First we’ll convert any png image to jpg to make sure we have a uniform file format.

import os
filenames = get_image_files(image_path)
def replace_png(paths):
    for path in paths:
        if path.suffix == '.png':
            im = Image.open(path)
            rgb_im = im.convert('RGB')
            rgb_im.save(path.parent / (path.stem + '.jpg'))
            os.remove(path)
replace_png(filenames)

It’s a good idea to check for corrupt images at this point. Let’s see if all the files are there (we expect 300 of them) and if they are usable!

filenames = get_image_files(image_path)
print(f"Number of images: {len(filenames)}")
failed = verify_images(filenames)
failed

Number of images: 300

(#0) []

Now to unlink the unlink failed data (if there is any). This makes it easier to apply this method to other data if the need arises.

failed.map(Path.unlink)

(#0) []

Data Handling

Alright, we’ve collected some data. Now we can gather the data in a fastai collection and apply some data augmentation before training our brand new recognition model. This requires us to define the structure of our dataset in something called DataBlock, and then load in in using DataLoaders. The beauty of DataLoaders is that it automatically handles the “train and validation split” for us. Check out the fastai jupyter notebook on image recognition for more details on what is happening below!

fruit = DataBlock(
    blocks=(ImageBlock, CategoryBlock),
    get_items=get_image_files,
    splitter=RandomSplitter(valid_pct=0.2, seed=125),
    get_y=parent_label,
    item_tfms=RandomResizedCrop(128, min_scale=0.5),
    batch_tfms=aug_transforms()
)

data_loaders = fruit.dataloaders(image_path)

data_loaders.valid.show_batch(max_n=10, nrows=2)

Validation batch

We’ll continue for now and return to the subject of data quality a bit later. For now let’s train our model!

Model Training

It is finally time to train the model! Again the fastai library makes it a breeze to use pre-trained networks and retrain them for our own purposes. In this case we’re going to recognize us some fruit.

learner = vision_learner(data_loaders, resnet18, metrics=error_rate)
learner.fine_tune(4)

interp = ClassificationInterpretation.from_learner(learner)
interp.plot_confusion_matrix()

Confusion matrix

And there we are, a trained model! The diagonal shows all the correctly classifier images, so it’s doing pretty well. Now is the time to revisit our earlier quarrel with data quality. Let’s look at the images that produces the highest error in our training dataset. In this case our validation data only shows 2 incorrectly classified images.

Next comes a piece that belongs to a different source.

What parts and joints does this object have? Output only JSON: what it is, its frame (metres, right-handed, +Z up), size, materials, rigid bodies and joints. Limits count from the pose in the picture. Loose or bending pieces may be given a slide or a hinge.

interp.plot_top_losses(5, nrows=1)

png

Apparently it’s quite difficult to distinguish cherry blossom from oranges. Since classifying blossom is not exactly the point of this model we might continue to remove the offending images from the dataset. For now though I would call this model a succes! Now we only need to make it easier for users to interact with our model. Luckily fastai provides! Let’s upload a new cherry picture and see if our model classifies correctly.

img = PILImage.create("cherry.jpg")
img.to_thumb(128, 128)

png

pred,pred_idx,probs = learner.predict(img)

lbl_pred = widgets.Label()
lbl_pred.value = f'Prediction: {pred}; Probability: {probs[pred_idx]:.04f}'
lbl_pred

Label(value='Prediction: cherry; Probability: 0.9985')

It’s definitely a cherry it seems! Thank you Over Engineering, we’ll never have to wonder about fruit again. Now you can go ahead and play with the model and see how many pieces of fruit you can identify!